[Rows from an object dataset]

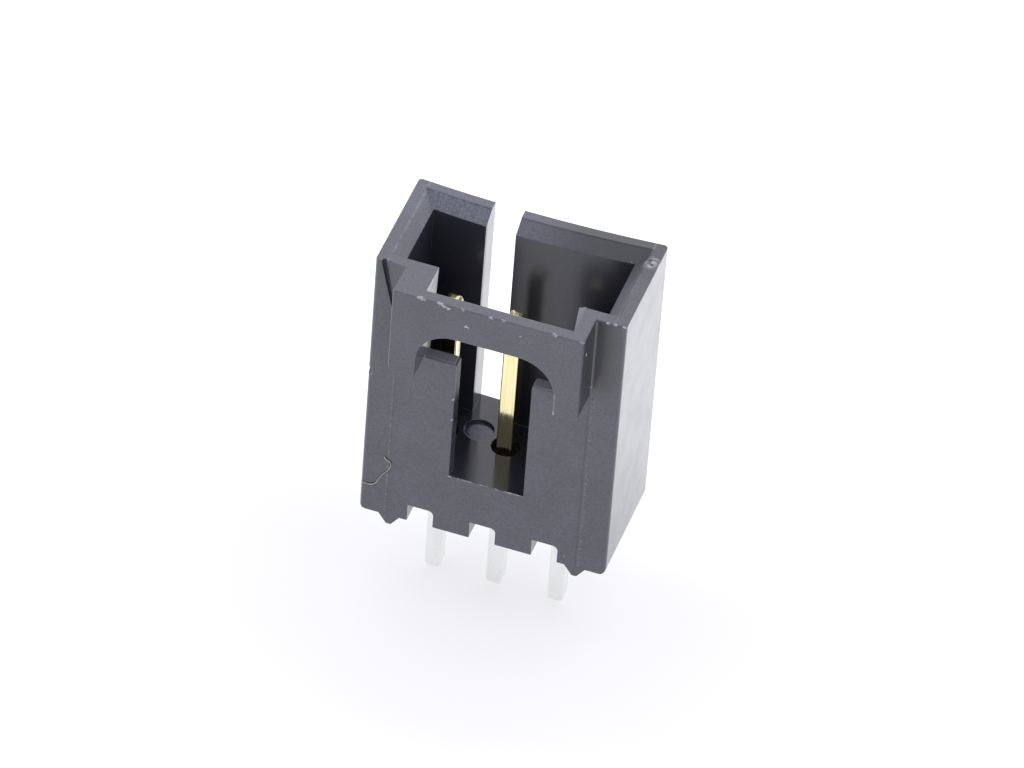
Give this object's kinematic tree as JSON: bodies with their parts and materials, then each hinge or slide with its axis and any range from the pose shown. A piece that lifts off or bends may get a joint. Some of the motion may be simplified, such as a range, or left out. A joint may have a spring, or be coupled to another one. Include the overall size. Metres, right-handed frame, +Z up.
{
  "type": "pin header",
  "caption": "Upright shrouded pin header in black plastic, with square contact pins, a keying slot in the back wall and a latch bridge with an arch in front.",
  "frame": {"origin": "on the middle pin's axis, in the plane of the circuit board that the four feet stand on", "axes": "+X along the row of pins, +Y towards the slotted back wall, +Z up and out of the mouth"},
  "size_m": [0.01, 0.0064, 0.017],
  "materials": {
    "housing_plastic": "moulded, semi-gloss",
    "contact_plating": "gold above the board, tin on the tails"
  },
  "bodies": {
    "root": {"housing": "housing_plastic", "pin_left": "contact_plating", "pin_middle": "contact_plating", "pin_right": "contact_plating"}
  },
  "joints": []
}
==
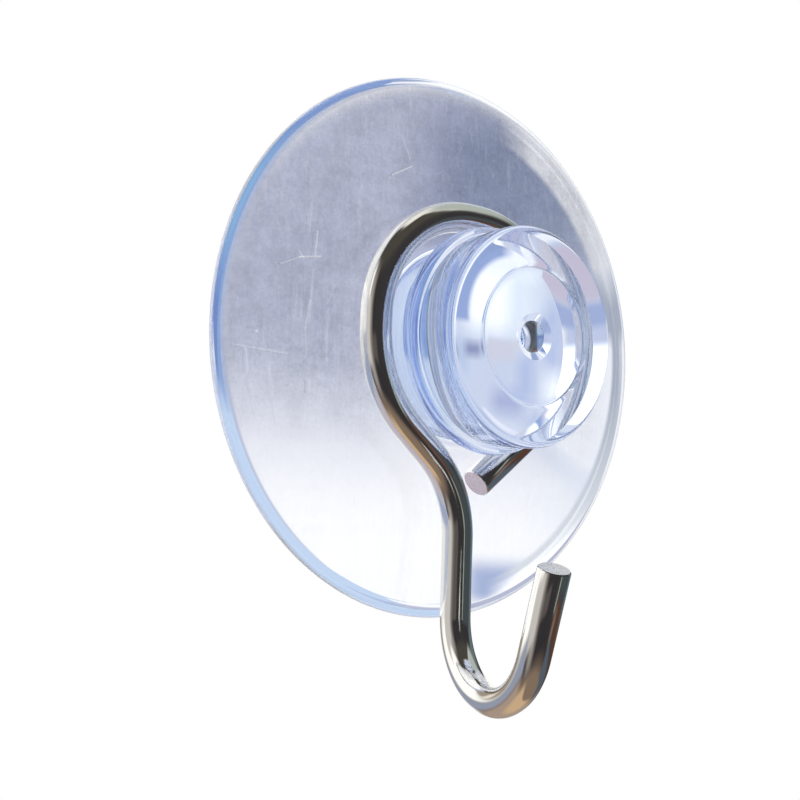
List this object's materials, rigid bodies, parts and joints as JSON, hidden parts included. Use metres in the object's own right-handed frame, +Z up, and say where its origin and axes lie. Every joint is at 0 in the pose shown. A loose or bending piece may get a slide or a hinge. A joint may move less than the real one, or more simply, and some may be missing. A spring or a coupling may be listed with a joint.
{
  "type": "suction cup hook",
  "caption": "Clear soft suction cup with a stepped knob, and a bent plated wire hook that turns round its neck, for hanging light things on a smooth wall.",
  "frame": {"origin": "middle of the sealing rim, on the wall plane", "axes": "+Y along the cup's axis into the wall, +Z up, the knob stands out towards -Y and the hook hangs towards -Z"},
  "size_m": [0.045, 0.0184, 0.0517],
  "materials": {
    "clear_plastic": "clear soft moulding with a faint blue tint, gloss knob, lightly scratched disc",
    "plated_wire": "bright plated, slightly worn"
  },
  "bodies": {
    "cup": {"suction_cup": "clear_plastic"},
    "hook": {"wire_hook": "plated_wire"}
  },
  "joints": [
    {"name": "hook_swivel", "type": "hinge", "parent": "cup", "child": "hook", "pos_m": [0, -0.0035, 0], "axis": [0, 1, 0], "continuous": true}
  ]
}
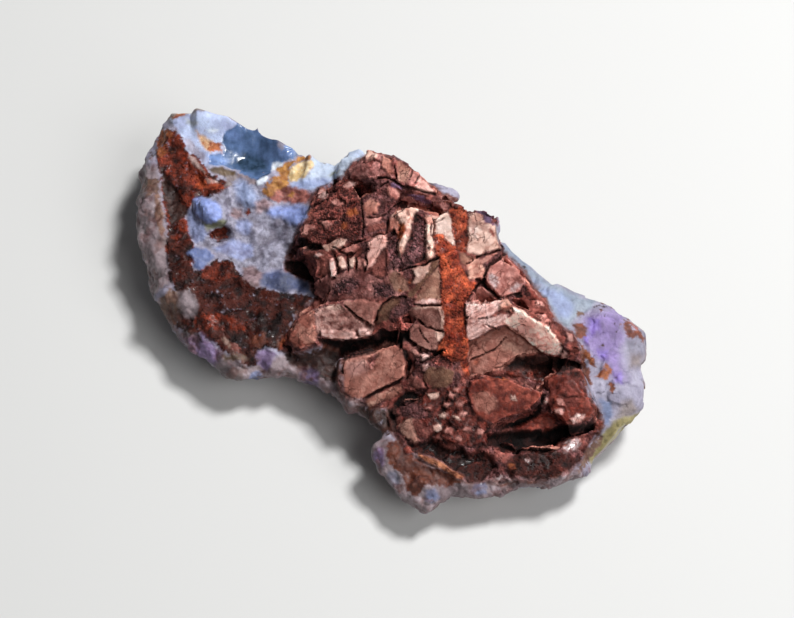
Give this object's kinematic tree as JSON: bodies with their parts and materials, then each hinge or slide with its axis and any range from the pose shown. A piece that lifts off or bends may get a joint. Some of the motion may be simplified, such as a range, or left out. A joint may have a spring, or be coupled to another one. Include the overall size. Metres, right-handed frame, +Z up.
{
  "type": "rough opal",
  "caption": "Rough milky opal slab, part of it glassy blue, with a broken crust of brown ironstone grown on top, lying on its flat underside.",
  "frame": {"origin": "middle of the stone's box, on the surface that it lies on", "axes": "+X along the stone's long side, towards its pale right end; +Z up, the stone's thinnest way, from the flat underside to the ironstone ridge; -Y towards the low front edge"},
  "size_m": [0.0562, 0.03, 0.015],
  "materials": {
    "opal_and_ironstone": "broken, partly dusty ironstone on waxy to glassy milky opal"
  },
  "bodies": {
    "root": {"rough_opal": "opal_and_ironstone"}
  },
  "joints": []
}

■ **TASK INSTRUCTIONS**:
Find the lines holding "joints" and list every one.

■ **WRITTEN REPLY**:
  "joints": []
List this object's materials, rigid bodies, parts and joints as JSON, hidden parts included. Use metres in the object's own right-handed frame, +Z up, and say where its origin and axes lie. Every joint is at 0 in the pose shown. A loose or bending piece may get a slide or a hinge. A joint may move less than the real one, or more simply, and some may be missing. A spring or a coupling may be listed with a joint.
  "joints": [
  "joints": []